Other early double winners were Ne-Yo, Peter Gabriel and Thomas Newman, French electronica duo Daft Punk and Al Green.
Carrie Underwood won best female country vocal performance for Last Name, while Brad Paisley won the male equivalent for Letter To Me.
With the exception of the Juno soundtrack, Canadian nominees were shut out this year.
Juno director Jason Reitman of Montreal was on hand to pick up the best compilation soundtrack album Grammy and said the win was an “enormous surprise” during the pre-telecast ceremony.
“I forgot to thank the people of Canada,” Reitman, son of filmmaker Ivan, said backstage. “I say to you now, this award is dedicated to the people of Canada, the great people of British Columbia who provided my crew.”
Reitman also praised his Canadian actors Ellen Page and Michael Cera, who sang the show-ending Moldy Peaches song, Anyone Else But You, at the end of the movie.
“It’s a scary thing when you ask your actors to suddenly close a movie in song. Fortunately I had Ellen and Michael, who were terrific musicians and singers. They learned the song immediately,” said Reitman backstage.

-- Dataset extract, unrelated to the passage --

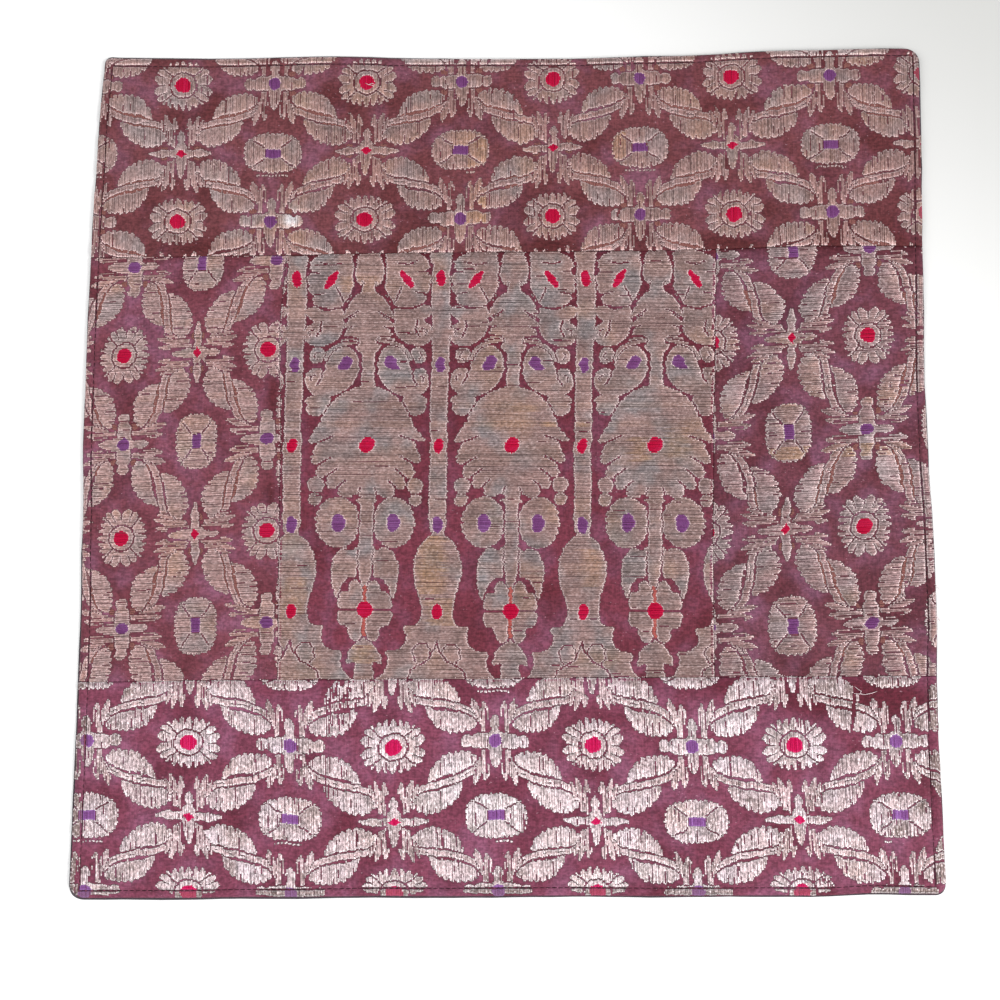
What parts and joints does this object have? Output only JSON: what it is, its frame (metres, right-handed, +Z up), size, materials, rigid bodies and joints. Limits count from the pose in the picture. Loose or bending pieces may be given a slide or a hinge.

During the pre-telcast, the late George Carlin’s daughter, Kelly Carlin, was on hand to pick up his Grammy for best comedy album, for It’s Bad For Ya. She said her dad, who passed away last summer, had destroyed a previous Grammy he had won in 1972 for his album FM & AM.
“In a chemically-induced altered state, he took it apart, to the point that the academy had to send him a new one,” Carlin-McCall said up on the stage at the Staples Centre to huge laughs.
Backstage, she explained further: “I guess it was a little bit of a project or something and it was in pieces, and then I think maybe the pieces got lost.”
She said her father’s fifth Grammy win was “bittersweet.”
“It’s been an incredible week, with the Mark Twain honours happening earlier this week, and I just told someone it’s like the cherry on top of really big beautiful cake. So it’s a lovely honour and I’m just so happy that people are honouring my dad. And yet, he’s not here,” she said. “You know, I’d rather have him.”